BIMI, or Brand Indicators for Message Identification, is an email standard that displays a brand's verified logo next to its messages in supporting inboxes. It requires the sending domain to have DMARC at enforcement and to publish a BIMI DNS record pointing to a logo file, and often a certificate. It improves brand recognition and trust.
Do I need DMARC for BIMI?
Yes. DMARC at an enforcement policy of quarantine or reject is a strict prerequisite; BIMI will not display for a domain that only monitors. This dependency prevents spammers from attaching trusted logos to phishing mail. Reaching DMARC enforcement also improves your deliverability and security regardless of whether you finish BIMI.

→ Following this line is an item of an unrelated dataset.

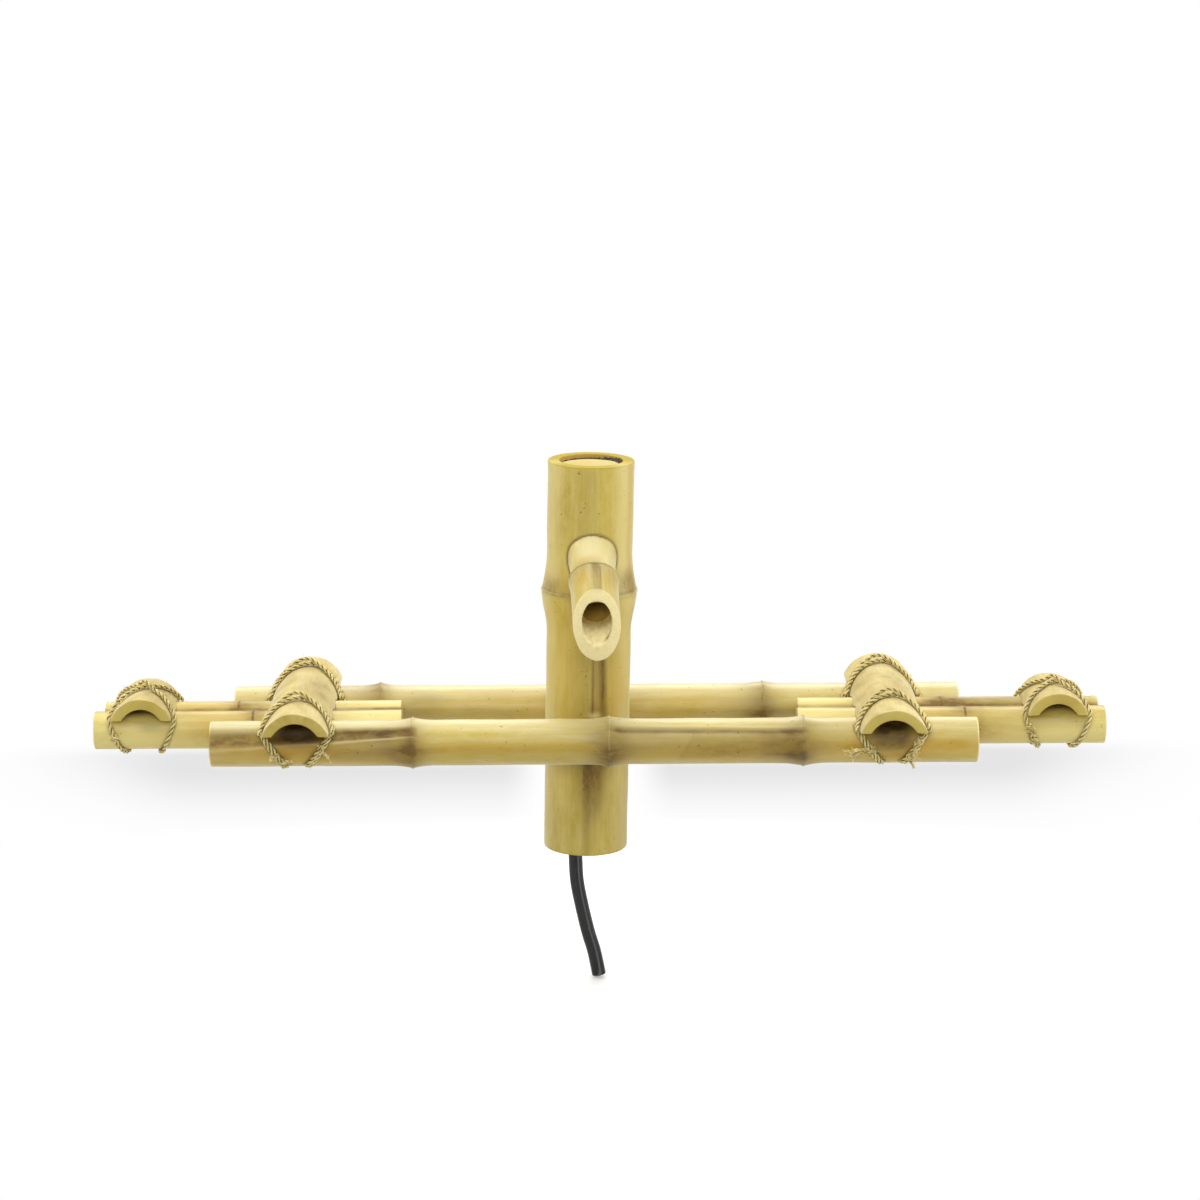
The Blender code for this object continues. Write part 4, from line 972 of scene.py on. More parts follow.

What is a Verified Mark Certificate?
A VMC is a certificate from an approved authority confirming your organization legally owns its logo, usually requiring a registered trademark. Gmail and several other providers require a VMC before showing your BIMI logo. It carries an annual cost and a verification process, which is why verified BIMI is a real commitment, not a quick DNS edit.
Which providers support BIMI?
Yahoo, AOL, Apple Mail, and Gmail support BIMI, with Gmail requiring a VMC to display logos, and more providers are adopting it. Requirements vary, so the same setup may show your logo at some providers and not others. Since the largest US providers participate, a correct setup reaches many recipients.
Does BIMI improve inbox placement?
Not directly. Providers reward the underlying authentication that BIMI requires, not the logo itself. BIMI is a branding and trust enhancement layered on strong deliverability fundamentals. Its main value is recognition and anti-phishing protection, plus the security gains from reaching DMARC enforcement, rather than acting as a ranking factor.
Is BIMI worth it for a small business?
It depends on volume, brand maturity, and budget. BIMI suits brands that send enough mail for recognition to compound and that hold a registered trademark for a VMC. For very small senders, reaching DMARC enforcement first captures most of the security benefit without the certificate cost. We advise clients on the right timing.